• Material provided:
━━━━━━

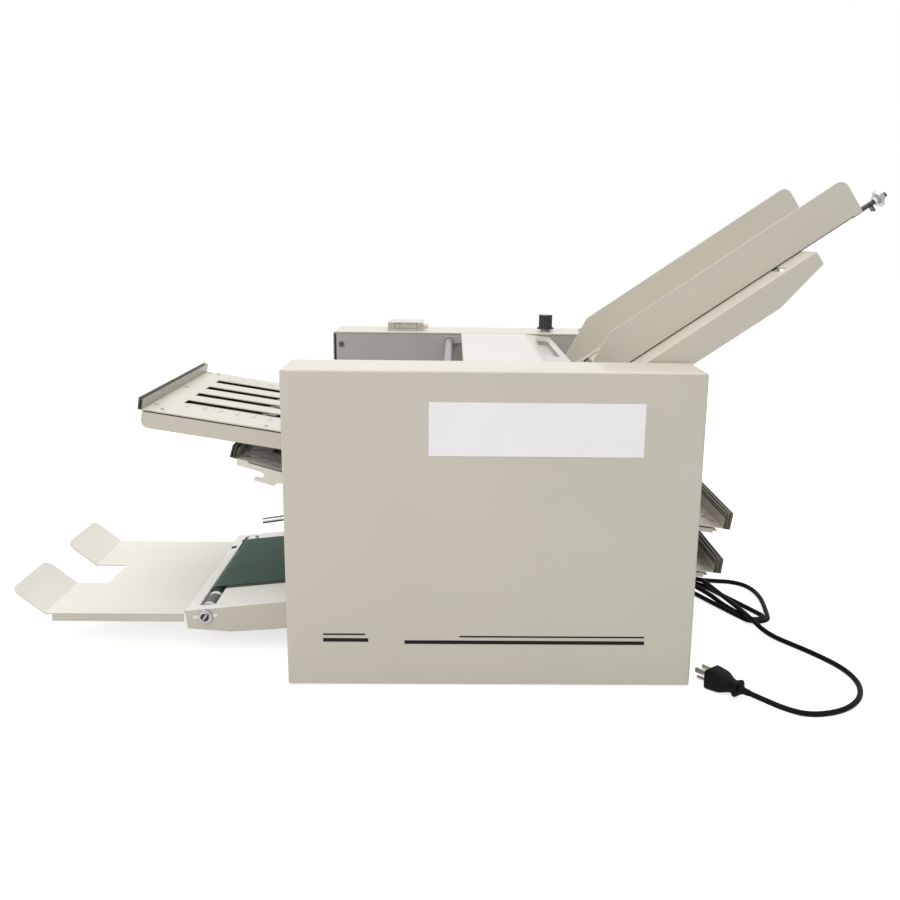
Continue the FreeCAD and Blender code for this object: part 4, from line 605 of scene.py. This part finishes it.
node_finishes = [
    (clear_window(), ["counter_window"]),
    (frame_paint, ["near_side_frame", "far_side_frame", "infeed_guide"]),
    (base_zinc, ["base_plate"]),
    (label_film, ["label_plate"]),
    (screen_ink, ["printed_bars"]),
    (roller_steel, ["fold_roller_%d" % n for n in range(1, 7)] + ["press_arm", "idler_shaft"]),
    (stop_metal, ["stop_1", "stop_2", "stop_3", "stop_4", "frame_screws"]),
    (bar_chrome, ["adjust_nut"]),
    (rod_steel, ["tie_rods"]),
    (screw_steel, ["motor_pinion"]),
    (bearing_bronze, ["bearings"]),
    (spun_aluminium, ["frame_spacers", "idler_roller", "drive_roller"]),
    (black_rubber, ["rubber_feet", "separator_pad", "timing_belts", "cord_gland"]),
    (tyre_rubber, ["feed_roller"]),
    (belt_rubber, ["conveyor_belt"]),
    (black_plastic, ["press_wheels", "speed_knob", "adjust_rod"]),
    (switch_plastic, ["switch_bezel", "rocker"]),
    (counter_plastic, ["counter_case"]),
    (wheel_plastic, ["counter_wheels"]),
    (board_lacquer, ["electrics"]),
    (motor_enamel, ["drive_motor"]),
]
for material, names in node_finishes:
    paint_node(material, names)
print("nodes finished", sum(len(names) for material, names in node_finishes))

# %% [markdown]
# A folded sheet never has a knife edge: its rim is rounded by a few tenths of a millimetre,
# and that thin round catches the light as a bright line. The solids have sharp rims. Each
# sheet piece is therefore made again from its solid: the triangles of a flat face are merged,
# and a bevel rounds every edge that stays.

# %% Sheet pieces with rounded rims
flat_angle = math.radians(1.0)
rim_angle = math.radians(40.0)
same_place = 0.00002
rim_segments = 2


def rimmed(name, material, width, slot):
    source = nodes[name]
    edit = bmesh.new()
    edit.from_mesh(source.data)
    bmesh.ops.remove_doubles(edit, verts=edit.verts, dist=same_place)
    bmesh.ops.dissolve_limit(edit, angle_limit=flat_angle, verts=edit.verts,
                             edges=edit.edges)
    edit.verts.index_update()
    places = [v.co.copy() for v in edit.verts]
    loops = [[v.index for v in f.verts] for f in edit.faces]
    edit.free()
    mesh = bpy.data.meshes.new(name + "_sheet")
    mesh.from_pydata(places, [], loops)
    mesh.materials.append(material)
    mesh.shade_smooth()
    mesh.set_sharp_from_angle(angle=rim_angle)
    piece = bpy.data.objects.new(name + "_sheet", mesh)
    bpy.context.scene.collection.objects.link(piece)
    bevel = piece.modifiers.new("rims", "BEVEL")
    bevel.width = width * millimetre
    bevel.segments = rim_segments
    bevel.limit_method = "ANGLE"
    bevel.angle_limit = rim_angle
    bevel.use_clamp_overlap = False
    bevel.harden_normals = True
    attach(piece, source["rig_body"])
    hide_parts(name)
    return piece


sheet_table = [
    ("near_side_cover", cover_paint, 0.4, "cover_paint"),
    ("far_side_cover", cover_paint, 0.4, "cover_paint"),
    ("feed_table", cover_paint, 0.35, "cover_paint"),
    ("near_paper_guide", cover_paint, 0.35, "cover_paint"),
    ("far_paper_guide", cover_paint, 0.35, "cover_paint"),
    ("fold_plate_1", cover_paint, 0.35, "cover_paint"),
    ("fold_plate_2", cover_paint, 0.35, "cover_paint"),
    ("fold_plate_4", cover_paint, 0.35, "cover_paint"),
    ("lower_sheets", cover_paint, 0.35, "cover_paint"),
    ("receiving_tray", cream_paint, 0.35, "sheet_paint"),
    ("conveyor_frame", cream_paint, 0.35, "sheet_paint"),
    ("hood", hood_paint, 0.4, "hood_paint"),
    ("fold_plate_3", cream_paint, 0.3, "sheet_paint"),
    ("plate_end_bars", end_bar_metal, 0.25, "bar_aluminium"),
]
sheets = {row[0]: rimmed(*row) for row in sheet_table}
print("sheet pieces", len(sheets))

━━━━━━

• What is needed: Look through the material above and pick out each line holding the word "scene".

• Exercise solution:
Continue the FreeCAD and Blender code for this object: part 4, from line 605 of scene.py. This part finishes it.
    bpy.context.scene.collection.objects.link(piece)